Of course, all of this is towards one goal: find and rescue your fiancée from the clutches of whatever crazy experiment she’s involved in. Throughout your time in Pripyat, this is what you weigh your mission objectives against. How far do you go to find clues? Who do you hurt to get them? When you have enough, you can use a special piece of kit to interact with a reconstruction of the events involved. What that achieves in terms of gameplay, I’m not sure, but it felt great to unlock it and have more of the story revealed.
All of this, eventually, leads to a grand heist in the power plant. Exactly what form this will take, I’m not sure, as the heist itself is not available in early access. What I hope for is something akin to Mass Effect 2’s suicide mission in execution, where you can take at least some of your companions with you and each will have a special role. From the notes scribbled on my heist board, it looks like it’s shaping up that way.
Overall, the individual levels in Chernobylite are enjoyable, especially during the story missions when events tend to get a little more spiced up. That said, it’s more of a slow burn than I perhaps would have liked. After several hours of gameplay, the arrival of story missions seems to have slowed to a halt and it’s not clear where the rest have gone (a possible solution to this may be to ‘die’ intentionally, and use the resultant choices to alter key story decisions, but that strikes me as rather unintuitive and hopefully isn’t the finished solution).
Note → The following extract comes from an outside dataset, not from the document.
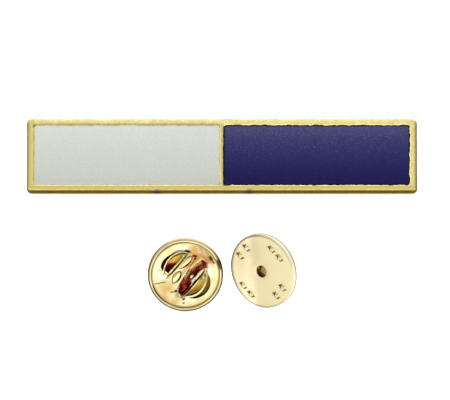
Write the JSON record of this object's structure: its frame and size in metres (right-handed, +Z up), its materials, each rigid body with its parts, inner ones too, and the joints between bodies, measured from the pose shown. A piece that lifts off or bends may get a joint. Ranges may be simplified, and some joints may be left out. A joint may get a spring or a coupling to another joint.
{
  "type": "ribbon bar with two loose butterfly clutches",
  "caption": "Long, low gilt bar with a pale and a dark blue enamel field side by side, leaning on its back posts, with its butterfly clutches taken off.",
  "frame": {"origin": "middle of the bar's back face, between its two posts", "axes": "+X along the bar towards its blue end, +Z up from the floor, +Y horizontally from the clutches towards the back of the bar"},
  "size_m": [0.0606, 0.0729, 0.0115],
  "materials": {
    "struck_brass": "satin",
    "white_enamel": "satin",
    "blue_enamel": "satin",
    "polished_brass": "polished",
    "spring_brass": "polished"
  },
  "bodies": {
    "root": {"bar_frame": "struck_brass", "white_enamel": "white_enamel", "blue_enamel": "blue_enamel", "left_clutch_cap": "polished_brass", "left_clutch_wings": "spring_brass", "right_clutch_cap": "polished_brass", "right_clutch_wings": "spring_brass"}
  },
  "joints": []
}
In any case, Chernobylite is intriguing enough that I want to continue playing. The tense atmosphere, coupled with the from-life scenery that never stops throwing up new points of interest, are where it really shines. And, with the speed and size of recent updates, I’m sure the team will have a solid title ready to show everyone on release day.
Chernobylite releases for PC on the 16th of October and is currently available in Steam Early Access.